Oleh: Achmad Nur Hidayat, Analis Kebijakan Publik UPN Veteran Jakarta
BPJS Kesehatan, badan publik yang bertanggung jawab atas asuransi kesehatan di Indonesia, terus menghadapi tantangan keuangan yang signifikan sejak didirikan. Dengan meningkatnya jumlah peserta yang terdaftar, biaya pengobatan yang terus naik, serta pembiayaan penyakit katastropik yang melonjak, BPJS Kesehatan diperkirakan akan menghadapi risiko gagal bayar pada tahun 2026 jika tidak ada intervensi struktural yang efektif.
Skenario gagal bayar ini berpotensi terjadi jika defisit keuangan BPJS terus meningkat, terutama bila tidak ada langkah yang efektif untuk mengatasi biaya yang terus membengkak. Salah satu opsi yang sering muncul dalam wacana publik adalah menaikkan iuran premi peserta.

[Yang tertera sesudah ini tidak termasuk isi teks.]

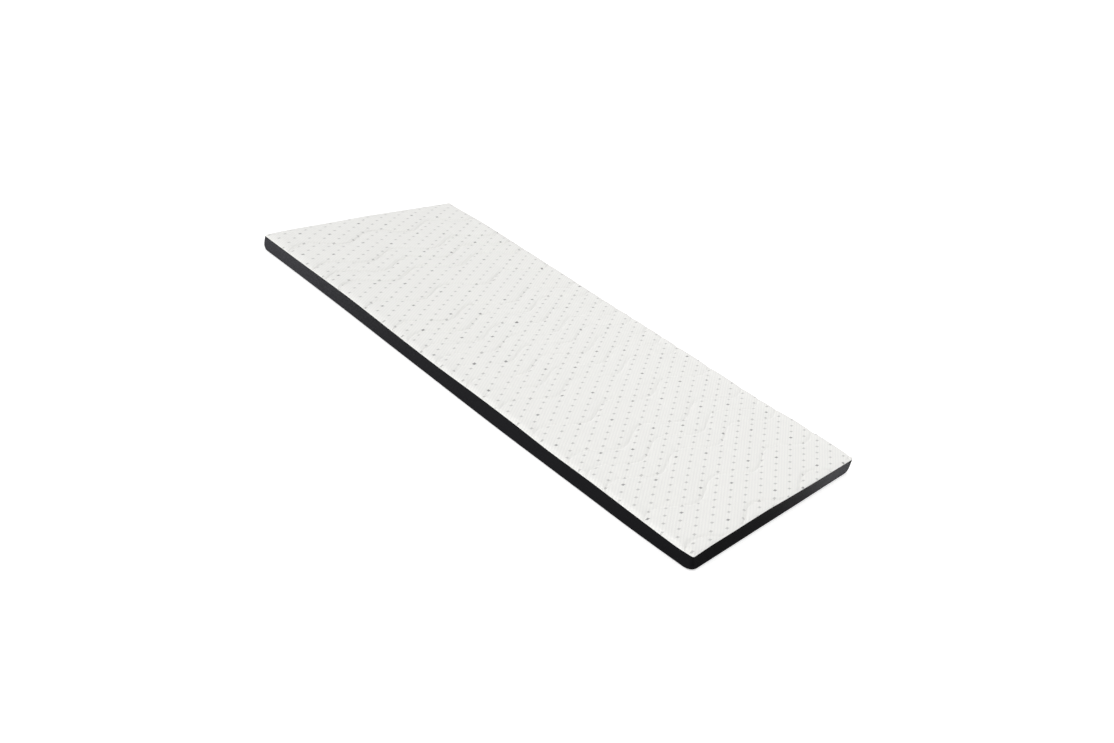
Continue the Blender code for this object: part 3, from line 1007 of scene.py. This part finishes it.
def build_lights():
    """The even sky and all the lamps."""
    world = bpy.data.worlds.new("studio")
    world.use_nodes = True
    background = world.node_tree.nodes["Background"]
    background.inputs["Color"].default_value = PURE_WHITE
    background.inputs["Strength"].default_value = SKY_STRENGTH
    bpy.context.scene.world = world
    for name, place, target, width, height, watts in SIDE_LAMPS + BOX_LAMPS:
        light = add_lamp(name, "AREA", Vector(target) - Vector(place))
        light.location = place
        light.data.shape = "RECTANGLE"
        light.data.size = width
        light.data.size_y = height
        light.data.energy = watts
    for name, towards, spread, strength in WIDE_LAMPS:
        light = add_lamp(name, "SUN", -Vector(towards))
        light.data.angle = math.radians(spread)
        light.data.energy = strength


def light_border_alone(border):
    """The low lamps light the side border and nothing else."""
    lit = bpy.data.collections.new("lit_by_side_lamps")
    lit.objects.link(border)
    for name, *_ in SIDE_LAMPS:
        bpy.data.objects[name].light_linking.receiver_collection = lit


def build_camera():
    """The camera of the photo."""
    data = bpy.data.cameras.new("camera")
    data.sensor_fit = "HORIZONTAL"
    data.sensor_width = SENSOR_WIDTH
    data.lens = SENSOR_WIDTH * FOCAL_PIXELS / IMAGE_WIDTH
    data.clip_end = CAMERA_SIGHT
    camera = bpy.data.objects.new("camera", data)
    turn = Matrix((CAMERA_RIGHT, CAMERA_UP, [-c for c in CAMERA_LOOK])).transposed()
    camera.matrix_world = Matrix.Translation(CAMERA_PLACE) @ turn.to_4x4()
    bpy.context.scene.collection.objects.link(camera)
    bpy.context.scene.camera = camera


def set_colours():
    """Shows the light as it falls, with no look added."""
    settings = bpy.context.scene.view_settings
    settings.view_transform = "Standard"
    settings.look = "None"
    settings.exposure = 0.0
    settings.gamma = 1.0


# ---------------------------------------------------------------- the topper, dressed

build_camera()
build_lights()
build_floor()
set_colours()

cover = build_cover(knit_material())
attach(cover, "root")
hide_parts("quilted_top")

border = build_border(border_material())
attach(border, "root")
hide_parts("side_border")
light_border_alone(border)

base = build_base(base_material())
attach(base, "root")
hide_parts("base_panel")

thread = build_stitches(thread_material())
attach(thread, "root")
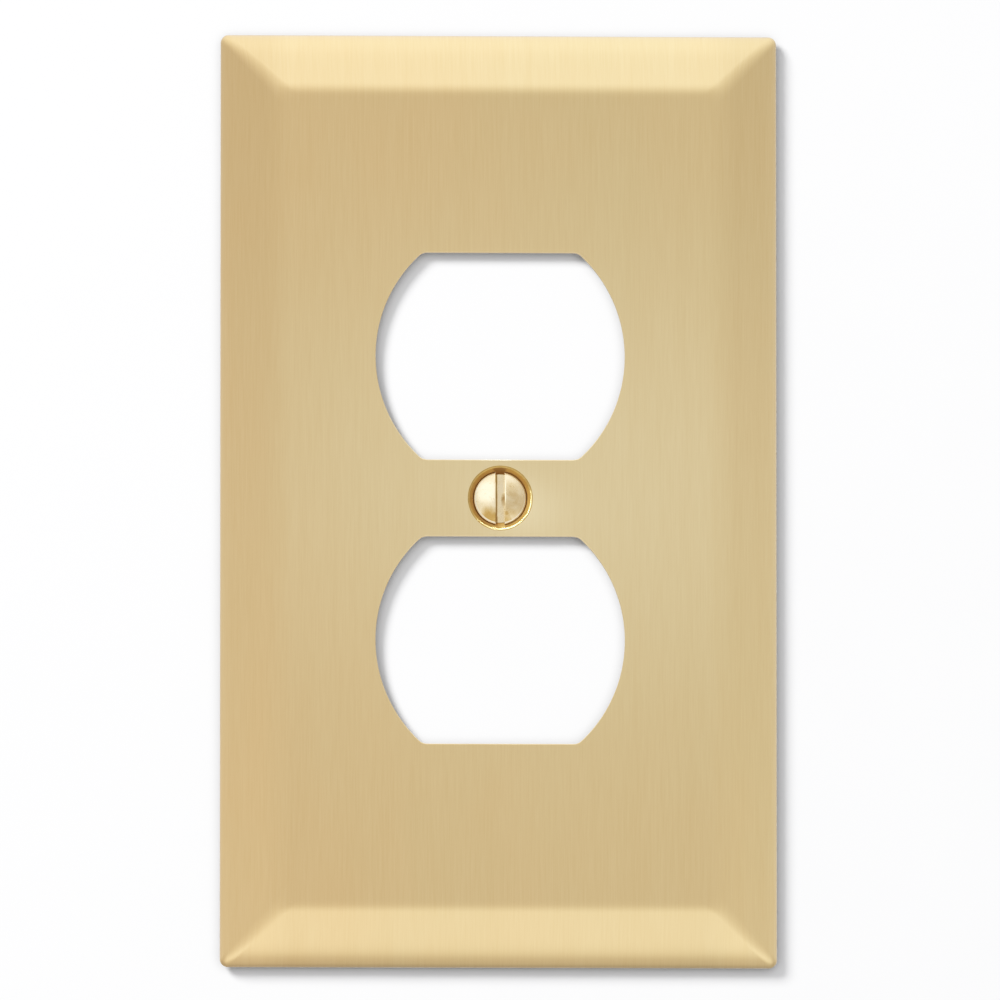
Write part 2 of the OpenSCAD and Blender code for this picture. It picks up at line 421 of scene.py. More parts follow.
def add_bevel(shell):
    """Inside skin, lip and outside skin. Gives the rings that bound the back and front flats."""
    length = [0.0]
    for (inset0, height0, _), (inset1, height1, _) in zip(OUTER[:-1], OUTER[1:]):
        length.append(length[-1] + math.hypot(inset1 - inset0, height1 - height0))
    stations = [(*station, length[-1] - done) for station, done in zip(OUTER, length)]
    rings = []
    for inset, height, slope, run in stations[::-1]:
        s, c = math.sin(slope), math.cos(slope)
        radius = max(CORNER_R + CORNER_GAIN * inset - SHEET * s, 0.15)
        normal = skin_normal(slope, -1)
        rings.append(
            add_ring(shell, inset + SHEET * s, height - SHEET * c, radius, normal, run)
        )
    # the lip is rounded on its inside and then on its outside
    lip_run = stations[0][3]
    for i in range(5):
        c, s = math.cos(QUARTER * i / 4), math.sin(QUARTER * i / 4)
        inset, height = SHEET - LIP_ROUND + LIP_ROUND * c, LIP_ROUND - LIP_ROUND * s
        radius = 0.16 + 0.2 * (SHEET - inset)
        normal = lambda nx, nz: (-c, -s)
        rings.append(add_ring(shell, inset, height, radius, normal, lip_run + 0.2 + 0.1 * i))
    back_strips = len(rings)
    for i in range(5):
        c, s = math.cos(QUARTER * i / 4), math.sin(QUARTER * i / 4)
        inset, height = LIP_ROUND - LIP_ROUND * s, LIP_ROUND - LIP_ROUND * c
        normal = lambda nx, nz: (s, -c)
        run = lip_run + 0.4 - 0.1 * i
        rings.append(add_ring(shell, inset, height, CORNER_R - inset, normal, run))
    for inset, height, slope, run in stations:
        radius = CORNER_R + CORNER_GAIN * inset
        rings.append(add_ring(shell, inset, height, radius, skin_normal(slope, 1), run))
    for i, (ring, following) in enumerate(zip(rings[:-1], rings[1:])):
        shell.strip(ring, following, BACK_SLOT if i < back_strips else FACE_SLOT)
    return rings[0], rings[-1]


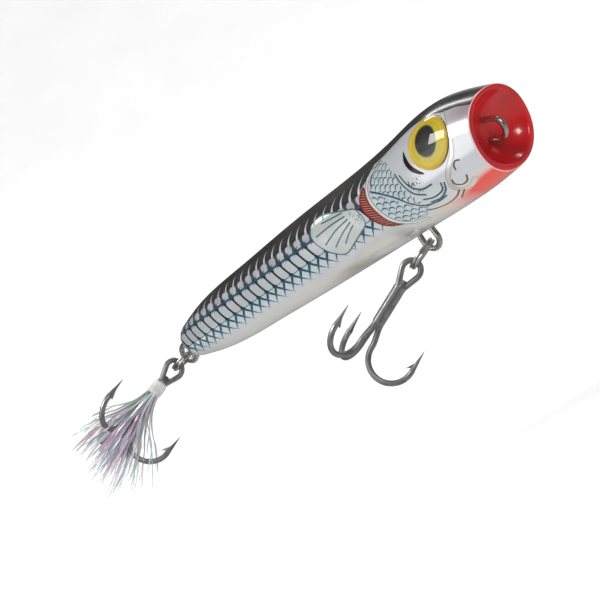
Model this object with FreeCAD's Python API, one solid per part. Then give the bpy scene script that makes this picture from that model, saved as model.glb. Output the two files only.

Namun, menaikkan iuran bukanlah solusi ideal, mengingat beban tambahan bagi masyarakat, terutama golongan menengah dan bawah. Oleh karena itu, langkah-langkah yang lebih cerdas dan out-of-the-box perlu diambil untuk mencegah skenario gagal bayar tanpa membebani peserta BPJS secara langsung.
Alasan Gagal Bayar
Ada beberapa faktor utama yang mendorong BPJS Kesehatan menuju risiko gagal bayar di tahun 2026. Di antaranya adalah peningkatan biaya pengobatan untuk penyakit-penyakit katastropik, peningkatan jumlah peserta yang dibiayai oleh pemerintah, dan kurangnya kontribusi dari peserta mandiri.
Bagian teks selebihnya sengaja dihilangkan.